• Given records

↓

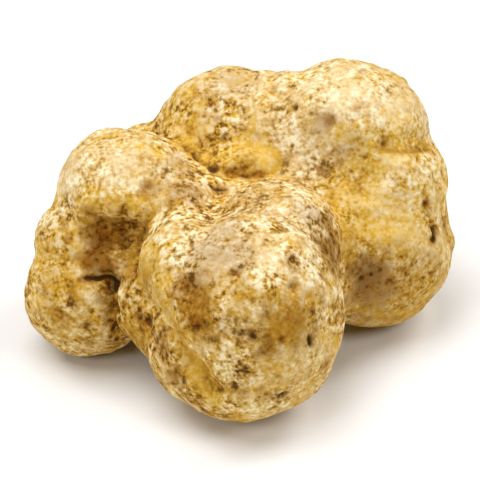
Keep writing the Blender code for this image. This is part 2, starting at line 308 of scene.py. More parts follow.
# Golden patches, where the rind is thin and moist: place, radius and strength.
GOLD = (
    # On the low lobe at the left, and beside it.
    ((-18.4, -8.6, 10.6), 2.0, 0.7),
    ((-24.6, -6.0, 14.4), 4.5, 0.9),
    # In the hollow on the left, and round it.
    ((-18.8, -3.2, 23.6), 2.4, 1.0),
    ((-16.0, -4.0, 23.2), 2.4, 1.0),
    ((-13.2, -4.6, 22.9), 2.4, 1.0),
    ((-13.5, -4.8, 17.8), 2.4, 1.0),
    ((-12.0, -6.2, 22.6), 1.8, 0.8),
    ((-18.6, -3.6, 20.4), 3.4, 0.9),
    ((-17.4, -3.4, 22.2), 2.2, 1.3),
    ((-14.2, -4.2, 21.6), 2.0, 1.1),
    ((-19.4, -2.9, 20.8), 1.6, 1.0),
    ((-22.6, -3.0, 19.4), 2.4, 0.9),
    # On the rib, and along the groove.
    ((-12.0, -10.0, 19.0), 4.2, 1.0),
    ((-11.6, -11.7, 14.9), 2.2, 0.9),
    ((-14.5, -11.0, 10.0), 4.0, 0.6),
    # On the front lobe.
    ((6.0, -23.4, 20.6), 2.8, 0.8),
    ((-5.2, -21.2, 20.4), 2.4, 0.7),
    ((-0.5, -20.9, 23.6), 2.4, 0.7),
    ((-11.8, -13.0, 21.4), 3.0, 1.2),
    ((-10.4, -15.6, 21.2), 2.4, 1.0),
    ((13.0, -9.0, 10.0), 4.0, 0.8),
    # In the middle, and on the crown.
    ((-7.5, 9.8, 25.8), 4.0, 0.9),
    ((-4.8, 7.0, 24.3), 3.5, 1.0),
    ((-0.4, 5.1, 25.4), 3.6, 1.0),
    ((2.2, 5.2, 25.6), 2.6, 1.2),
    ((-5.2, 9.2, 27.2), 2.4, 1.0),
    # On the right.
    ((16.4, 5.2, 26.9), 3.0, 1.0),
    ((16.6, 4.0, 25.2), 3.6, 1.0),
    ((16.0, 6.2, 28.2), 2.6, 0.9),
    ((16.6, 1.0, 21.8), 4.6, 1.0),
    ((18.6, -0.8, 19.2), 5.0, 0.9),
    ((21.0, 7.0, 27.4), 3.4, 0.8),
    ((22.5, 2.0, 20.5), 5.0, 0.5),
    ((22.0, -3.0, 9.0), 4.6, 0.5),
    # On the sides and the back.
    ((-8.0, 12.6, 28.0), 4.0, 0.8),
    ((26.0, 10.0, 20.0), 4.0, 0.8),
    ((7.8, 23.2, 19.0), 3.4, 1.0),
    ((-7.4, 23.4, 19.0), 3.0, 1.0),
    ((-15.0, 18.6, 22.0), 4.0, 0.8),
    ((-23.4, 5.0, 18.0), 4.0, 0.9),
    ((-14.0, 15.6, 22.6), 3.6, 1.0),
)

# Golden bands: radius, strength and the path's points.
GOLD_BANDS = (
    # The groove down the left of the front lobe.
    (1.6, 1.2, GROOVE_TOP + ((-4.7, -22.9, 11.5), (-3.6, -24.2, 8.2))),
    # The rim of the hollow on the left, then its right side and its left side.
    (
        1.4, 1.0,
        (
            (-20.6, -2.8, 23.4), (-18.7, -3.3, 24.3), (-16.9, -3.6, 24.8),
            (-15.3, -4.2, 24.0), (-13.5, -4.6, 23.4), (-11.8, -4.6, 22.6),
        ),
    ),
    (1.2, 1.2, HOLLOW_SIDE),
    (1.0, 1.0, ((-21.1, -3.1, 20.9), (-22.3, -3.9, 19.3), (-20.9, -5.2, 17.9))),
    # The ridge behind the middle.
    (
        1.2, 1.0,
        (
            (-9.4, 12.0, 27.4), (-8.4, 10.7, 26.2), (-6.8, 8.8, 25.4),
            (-4.8, 7.0, 24.3), (-3.4, 6.0, 24.6),
        ),
    ),
    # The crease on the right.
    (1.6, 1.1, ((13.0, 5.4, 29.2), (15.3, 5.1, 28.6), (17.0, 5.4, 27.6)) + CREASE),
)

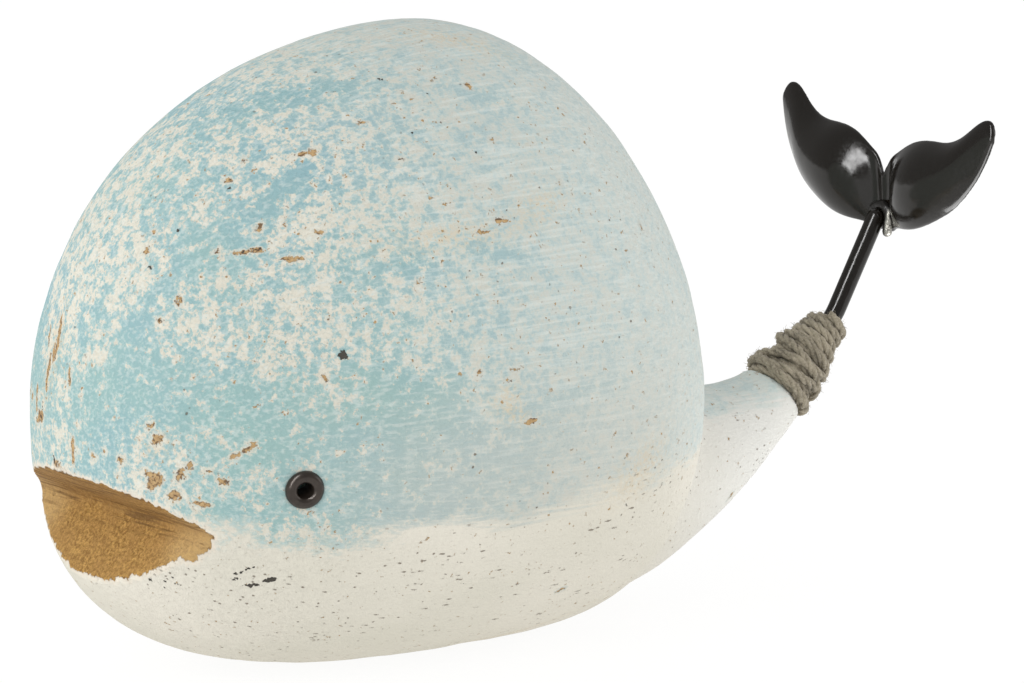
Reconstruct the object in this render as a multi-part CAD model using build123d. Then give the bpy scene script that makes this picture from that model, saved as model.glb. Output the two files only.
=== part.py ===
from build123d import *
import math
import os

# Whale ornament: a carved and painted wooden body with a steel tail.
# The tail is a bent rod seated in the wood, a formed sheet fluke welded to the
# rod, and twine wound over the joint. Two metal eyelets are the eyes.
# Sizes are millimetres. +Z is up and the head points to -X. The origin is on
# the resting face, under the widest section of the body, on the mid-plane.

# Carved body: a dome of half-ellipse sections along X
nose_length = 88.7
rump_length = 54.0
body_half_width = 57.0
waist_height = 49.0
crown_height = 77.8
keel_depth = 50.6
nose_crown_power = 2.25
rump_crown_power = 1.82
keel_power = 3.0
plan_power = 2.15
station_shares = (0.3, 0.58, 0.8, 0.93, 0.985)

# Mouth: a notch of two flat cuts that meet in a level corner line
mouth_corner_depth = 13.5
mouth_corner_height = 35.8
mouth_lip_angle = 33.0
mouth_chin_angle = 37.0
mouth_reach = 40.0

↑

• What you need to do
Which lines contain "this"? Copy each of them out.

• Exercise response
Keep writing the Blender code for this image. This is part 2, starting at line 308 of scene.py. More parts follow.
Reconstruct the object in this render as a multi-part CAD model using build123d. Then give the bpy scene script that makes this picture from that model, saved as model.glb. Output the two files only.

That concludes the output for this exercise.